[Record list]
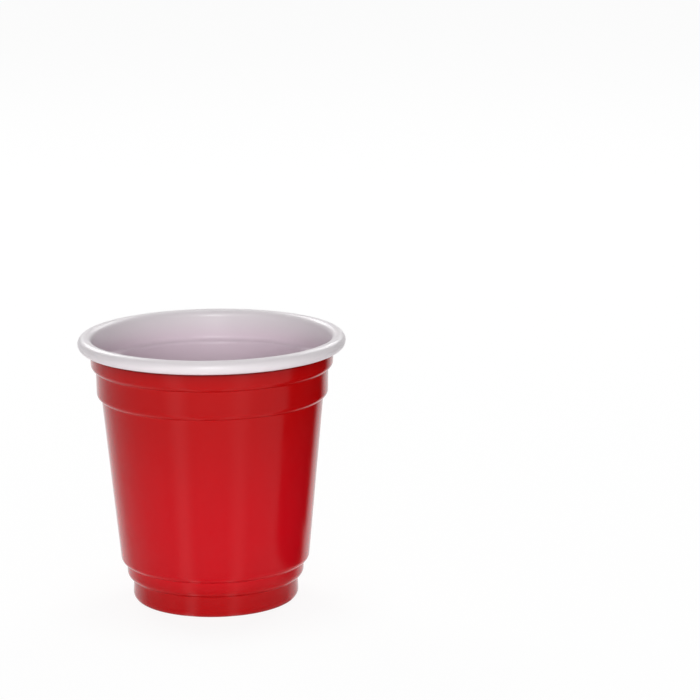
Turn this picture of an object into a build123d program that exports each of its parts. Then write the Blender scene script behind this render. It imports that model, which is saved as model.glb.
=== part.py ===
"""A small stackable shot cup, thermoformed in one piece from thin two-colour sheet.

Millimetres, +Z up. The origin is the centre of the foot, on the plane that the cup stands on.
The outside face of the sheet is drawn in section, from the centre of the base up to the lip,
and thickened inwards. At the lip the sheet rolls over outwards, as far as the underside of the bead.
"""
import os
from math import asin, atan2, degrees, radians, sqrt, tan

from build123d import *

# Overall sizes
cup_height = 51.7
lip_diameter = 51.0
foot_diameter = 31.9
sheet_wall = 0.4

# Base: a flat ring to stand on, round a panel that is raised off the table
ring_width = 2.55
ring_corner_radius = 0.5
foot_corner_radius = 1.4
panel_rise = 1.2
panel_slope_width = 0.8
panel_corner_radius = 0.6

# Foot: a short band, narrower at its neck than at the table
foot_height = 4.2
foot_waist = 0.15

# Stacking band above the foot: it stands out by its step, and flares a little upwards
band_step = 1.15
band_height = 3.1
band_flare = 0.1

# Main wall: a plain cone from its step above the stacking band to the collar
wall_step = 1.0

# Collar: two bands below the lip, each standing out by a step from what is below it
collar_step = 0.9
lower_collar_height = 5.6
upper_collar_height = 6.4

# A step is a tight crease, a sloping ledge and a round shoulder, in shares of its width
ledge_angle = 23.0
crease_share = 0.25
shoulder_share = 1.35

# Rolled lip: a bead, open below, that overhangs the shoulder of the upper collar
lip_bead = 2.65
lip_overhang = 2.45
lip_roll_angle = 245.0
lip_centre = Vector(lip_diameter / 2 - lip_bead / 2, cup_height - lip_bead / 2)


class Outline:
    """Corners of the sheet's outside face, with the radius of each, from the axis outwards."""

    def __init__(self):
        self.corners = [Vector(0, panel_rise)]
        self.radii = []

    def corner(self, radius_from_axis, height, corner_radius):
        self.corners.append(Vector(radius_from_axis, height))
        self.radii.append(corner_radius)

    def step(self, neck_radius, height, width):
        """From the crease on the neck below, along the ledge to the shoulder above it."""
        ledge_rise = width * tan(radians(ledge_angle))
        self.corner(neck_radius, height, width * crease_share)
        self.corner(neck_radius + width, height + ledge_rise, width * shoulder_share)


def wall_outline():
    """Base, foot, stacking band, main wall and collar, up to the upper collar's shoulder."""
    foot_radius = foot_diameter / 2
    ring_inner_radius = foot_radius - ring_width
    foot_neck_radius = foot_radius - foot_waist
    band_neck_radius = foot_neck_radius + band_step + band_flare
    band_top = foot_height + band_height

    upper_shoulder_radius = lip_diameter / 2 - lip_overhang
    upper_neck_radius = upper_shoulder_radius - collar_step
    wall_neck_radius = upper_neck_radius - band_flare - collar_step
    lower_collar_top = cup_height - upper_collar_height
    wall_top = lower_collar_top - lower_collar_height

    outline = Outline()
    outline.corner(ring_inner_radius - panel_slope_width, panel_rise, panel_corner_radius)
    outline.corner(ring_inner_radius, 0, ring_corner_radius)
    outline.corner(foot_radius, 0, foot_corner_radius)
    outline.step(foot_neck_radius, foot_height, band_step)
    outline.step(band_neck_radius, band_top, wall_step)
    outline.step(wall_neck_radius, wall_top, collar_step)
    outline.step(upper_neck_radius, lower_collar_top, collar_step)
    return outline


def roll_start(shoulder):
    """Where the upper collar, straight up from its shoulder, meets the roll without a kink."""
    roll_inside_radius = lip_bead / 2 - sheet_wall
    to_centre = lip_centre - shoulder
    aside = degrees(asin(roll_inside_radius / to_centre.length))
    reach = sqrt(to_centre.length**2 - roll_inside_radius**2)
    return shoulder + to_centre.normalized().rotate(Axis.Z, aside) * reach


def wall_section(outline, wall_end):
    """The base and wall in section, from their outside face inwards."""
    outside = FilletPolyline(*outline.corners, wall_end, radius=outline.radii)
    return make_face(offset(outside, sheet_wall, side=Side.LEFT))


def lip_section(wall_end):
    """The rolled lip in section, from the end of the wall to the cut edge."""
    from_centre = wall_end - lip_centre
    start_angle = degrees(atan2(from_centre.Y, from_centre.X))
    middle_radius = lip_bead / 2 - sheet_wall / 2
    middle = CenterArc(lip_centre, middle_radius, start_angle, -lip_roll_angle)
    return trace(middle, line_width=sheet_wall)


def cup():
    """The whole section, turned about the cup's axis."""
    outline = wall_outline()
    wall_end = roll_start(outline.corners[-1])
    section = wall_section(outline, wall_end) + lip_section(wall_end)
    return revolve(Plane.XZ * section, Axis.Z)


os.makedirs("parts", exist_ok=True)
export_step(cup(), "parts/cup.step")
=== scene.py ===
"""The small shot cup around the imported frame: its red and white sheet, the studio and the camera.

Metres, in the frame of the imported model: +Z up, the origin at the centre of the foot.
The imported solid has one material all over, but the sheet has two colours. So its section is
turned again here, to the same sizes, as a closed mesh that is red on the outside face of the
sheet and white on the inside face, which also covers the rolled lip.
"""
from math import asin, atan2, ceil, cos, degrees, pi, radians, sin, tan

import bmesh
import bpy
from mathutils import Matrix, Vector


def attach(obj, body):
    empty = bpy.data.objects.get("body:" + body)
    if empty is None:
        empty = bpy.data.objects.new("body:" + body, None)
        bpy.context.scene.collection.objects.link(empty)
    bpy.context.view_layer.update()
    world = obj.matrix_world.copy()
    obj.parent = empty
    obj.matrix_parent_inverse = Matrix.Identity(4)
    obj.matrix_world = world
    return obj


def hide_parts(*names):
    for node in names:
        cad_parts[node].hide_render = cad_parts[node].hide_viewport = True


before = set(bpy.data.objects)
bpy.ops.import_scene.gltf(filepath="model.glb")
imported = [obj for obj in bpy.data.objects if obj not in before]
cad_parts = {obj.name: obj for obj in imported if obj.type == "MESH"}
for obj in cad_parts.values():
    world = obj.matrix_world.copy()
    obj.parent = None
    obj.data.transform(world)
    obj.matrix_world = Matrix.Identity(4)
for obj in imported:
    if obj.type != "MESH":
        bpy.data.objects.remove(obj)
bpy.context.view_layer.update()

MM = 0.001

# Sizes of the cup, in millimetres, as in the part's source
cup_height = 51.7
lip_diameter = 51.0
foot_diameter = 31.9
sheet_wall = 0.4

ring_width = 2.55
ring_corner_radius = 0.5
foot_corner_radius = 1.4
panel_rise = 1.2
panel_slope_width = 0.8
panel_corner_radius = 0.6

foot_height = 4.2
foot_waist = 0.15

band_step = 1.15
band_height = 3.1
band_flare = 0.1

wall_step = 1.0

collar_step = 0.9
lower_collar_height = 5.6
upper_collar_height = 6.4

ledge_angle = 23.0
crease_share = 0.25
shoulder_share = 1.35

lip_bead = 2.65
lip_overhang = 2.45
lip_roll_angle = 245.0

# How finely the mesh follows the section: angles in degrees, lengths in millimetres
segments_around = 240
degrees_per_facet = 9.0
degrees_per_lip_facet = 7.5
degrees_per_cut_edge_facet = 30.0
cut_edge_rounding = 0.06
first_gap = 0.12
gap_growth = 2.2
nearly_zero = 1e-6


# The section: points of the sheet's outside face with the direction they run in

def turned(direction, angle):
    """The direction turned by an angle in degrees, to the left if positive."""
    c, s = cos(radians(angle)), sin(radians(angle))
    return Vector((direction.x * c - direction.y * s, direction.x * s + direction.y * c))


def outline_corners():
    """Corners of the outside face and the radius of each, from the axis to the upper collar."""
    foot_radius = foot_diameter / 2
    ring_inner_radius = foot_radius - ring_width
    foot_neck_radius = foot_radius - foot_waist
    band_neck_radius = foot_neck_radius + band_step + band_flare
    band_top = foot_height + band_height

    upper_shoulder_radius = lip_diameter / 2 - lip_overhang
    upper_neck_radius = upper_shoulder_radius - collar_step
    wall_neck_radius = upper_neck_radius - band_flare - collar_step
    lower_collar_top = cup_height - upper_collar_height
    wall_top = lower_collar_top - lower_collar_height

    corners = [
        (0, panel_rise, 0),
        (ring_inner_radius - panel_slope_width, panel_rise, panel_corner_radius),
        (ring_inner_radius, 0, ring_corner_radius),
        (foot_radius, 0, foot_corner_radius),
    ]
    for neck_radius, height, width in (
        (foot_neck_radius, foot_height, band_step),
        (band_neck_radius, band_top, wall_step),
        (wall_neck_radius, wall_top, collar_step),
        (upper_neck_radius, lower_collar_top, collar_step),
    ):
        ledge_rise = width * tan(radians(ledge_angle))
        corners.append((neck_radius, height, width * crease_share))
        corners.append((neck_radius + width, height + ledge_rise, width * shoulder_share))
    return [(Vector((r, z)), radius) for r, z, radius in corners]


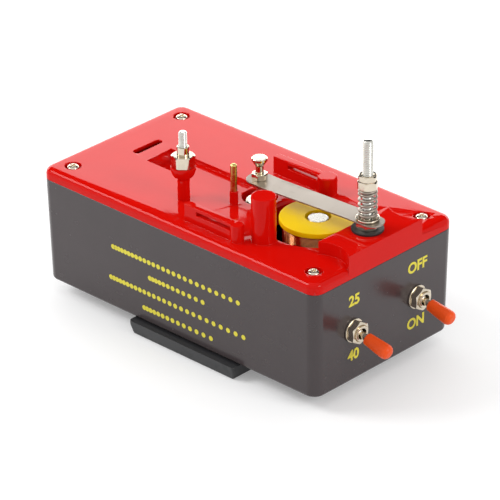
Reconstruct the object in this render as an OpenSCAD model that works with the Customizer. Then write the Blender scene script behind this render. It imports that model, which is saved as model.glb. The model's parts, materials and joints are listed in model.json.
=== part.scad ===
// Ticker timer: an electromagnet under a sprung steel strip makes a striker mark a paper tape.
// Millimetres, +Z up. +X points to the end with the two switches. The origin lies on the
// underside of the foot plate, under the middle of the case.

/* [Case] */
// Length of the case at its joint with the lid
case_l = 140; // [132:1:160]
// Width of the case at its joint with the lid
case_w = 75; // [72:1:90]
// Height of the case below the lid
case_h = 42.5; // [40:0.5:60]
// Thickness of the case walls
case_wall = 2.5; // [1.8:0.1:3]
// Thickness of the case floor
case_floor = 3; // [2:0.1:5]
// Lean of each wall between joint and floor
case_draft = 0.8; // [0:0.1:1.5]
// Radius of the upright corners of case and lid
corner_r = 4.5; // [3.5:0.1:7]
// Radius of the rounding along the bottom edge
bottom_r = 1.2; // [0.5:0.1:2]

/* [Foot plate] */
// Length of the foot plate along the case
foot_l = 54; // [48:1:80]
// Width of the foot plate across the case
foot_w = 80; // [76:1:100]
// Thickness of the foot plate
foot_h = 5.5; // [4:0.1:8]
// How far the foot plate sits towards the switch end
foot_x = 4.5; // [-5:0.5:8]
// Lean of the foot plate's sides
foot_taper = 1.3; // [0:0.1:3]
// Radius of the foot screws
foot_screw_r = 1.5; // [1.25:0.05:2]

/* [Lid] */
// Height of the lid's rim
lid_h = 4.5; // [4:0.1:8]
// Thickness of the lid's top
lid_t = 3; // [2.5:0.1:3.5]
// Thickness of the lid's rim
lid_wall = 2.5; // [2:0.1:3.5]
// Radius of the rounding along the lid's top edge
lid_fillet = 2.5; // [1:0.1:3.4]
// Depth of the locating rib inside the case
rib_h = 3; // [2:0.5:5]
// Distance of the lid screws from each side
screw_inset = 8.5; // [8:0.1:11]
// Radius of the lid screws
lid_screw_r = 1.5; // [1.25:0.05:1.75]
// Radius of the lid screws' heads
lid_head_r = 2.4; // [2.2:0.05:2.8]

/* [Platform and pivot] */
// Height of the platform above the lid
platform_h = 5.3; // [3:0.1:10]
// Length of the platform along the lid
platform_l = 15.8; // [15:0.1:20]
// Radius of the hollow round each lid screw in the platform's ends
scallop_r = 12.5; // [8:0.1:14]
// Distance of the pivot rod from the switch end
pivot_inset = 9; // [8:0.1:11]
// Radius of the pivot rod
rod_r = 2; // [1.5:0.05:2.3]
// Height of the pivot rod above the platform
rod_h = 35.9; // [32:0.1:50]
// Radius of the insulating washer under the pivot
washer_r = 6; // [5:0.1:7]
// Thickness of the insulating washer
washer_t = 1; // [0.5:0.1:2]
// Width across flats of the seat nut under the strip
seat_af = 7.6; // [7:0.1:9]
// Thickness of the seat nut
seat_t = 2.5; // [1.5:0.1:4]
// Width across flats of the tension nut
tension_af = 7; // [6.5:0.1:9]
// Thickness of the tension nut
tension_t = 3.2; // [2:0.1:5]
// Thickness of the lock nut on top
lock_t = 2.2; // [1.5:0.1:4]

/* [Spring] */
// Diameter of the spring wire
spring_wire = 1; // [0.6:0.05:1.1]
// Outside diameter of the spring
spring_od = 7.3; // [6.8:0.1:9]
// Fitted length of the spring
spring_l = 11.6; // [10:0.1:14]
// Number of curls
spring_curls = 5; // [4:1:6]

/* [Strip and striker] */
// Distance from pivot to striker
strip_span = 53.4; // [50:0.1:58]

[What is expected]
Take the lines from the start of the records through the line holding "thin two-colour sheet.", both included, and please print them exactly, with nothing else.

[Full solution]
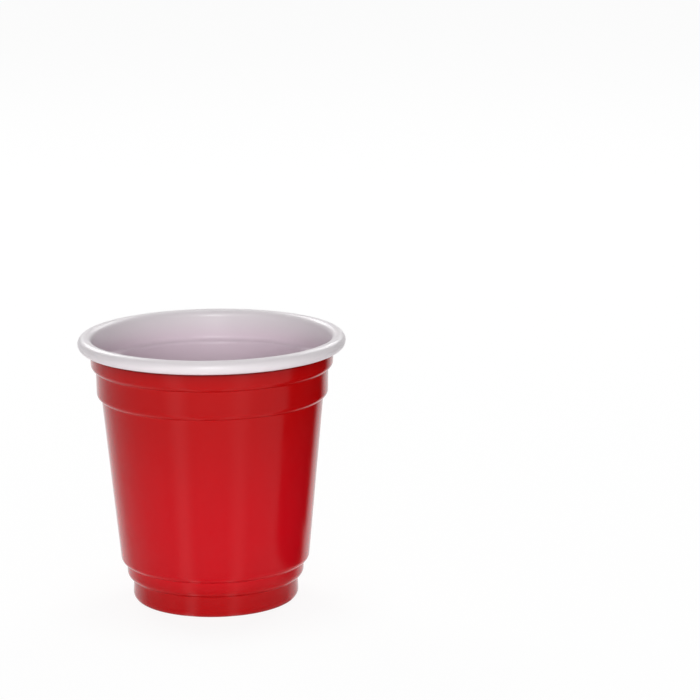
Turn this picture of an object into a build123d program that exports each of its parts. Then write the Blender scene script behind this render. It imports that model, which is saved as model.glb.
=== part.py ===
"""A small stackable shot cup, thermoformed in one piece from thin two-colour sheet.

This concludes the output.